The testers found that WHA would send applications for Section 8 housing only to those who lived in one of the 17 towns in the alliance, and that “CFHC testers using addresses outside of the Rental Assistance Alliance were prevented from applying to WHA’s Section 8 program.”  

From there, the lawsuit claims that WHA used the residency requirements to keep blacks and Hispanics out of public housing after it learned too many minorities were on the waiting list to get in. It offers numbers to prove its case. “In its Annual Plan submitted to HUD for the year 2000, WHA reported that 89% of the families on its Section 8 waiting list were ‘White Non-Hispanic,’ while only 1% were ‘Black Non-Hispanic’ and 10% were ‘Black/Hispanic,’” the lawsuit avers. Furthermore,  

By 2010 (but prior to WHA’s 2010 amendment expressly limiting its Section 8 program only to “local” applicants), WHA reported to HUD that only 59.63% of families on the Section 8 waiting list were “White Non-Hispanic,” while 5.05% were “Black Non-Hispanic.” Unlike in 2000, WHA did not report a percentage for “Black/Hispanic.”
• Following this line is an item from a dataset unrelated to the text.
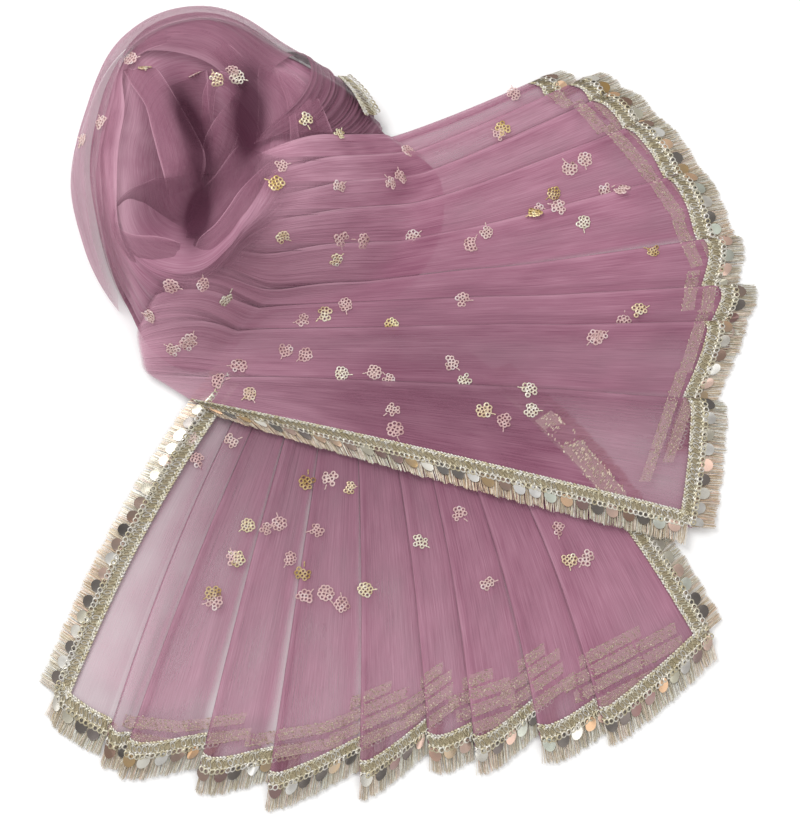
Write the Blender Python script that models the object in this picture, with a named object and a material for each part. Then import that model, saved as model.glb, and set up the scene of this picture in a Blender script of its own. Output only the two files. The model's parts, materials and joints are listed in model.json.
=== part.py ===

These numbers indicate that WHA’s illegal residency requirement was enacted in response to substantial decreases in the “White Non-Hispanic” applicants on the Section 8 waiting list.

The lawsuit alleges that WHA knew exactly what it was doing. “WHA was aware that Section 8 residency requirements are illegal and that in predominately [sic] white communities they perpetuate racial and national-origin housing segregation,” the lawsuit continues, and that the agency “was aware” that its residency requirement would block blacks and Hispanics from living in WHA units.

In other words, it charged that the agency crafted the illegal residency requirement to keep blacks and Hispanics out of the town.

CFHC seeks legal fees because it “has suffered, and continues to suffer, injury in the form of diversion of its resources and frustration of its mission” in using staff time and money to investigate the agency.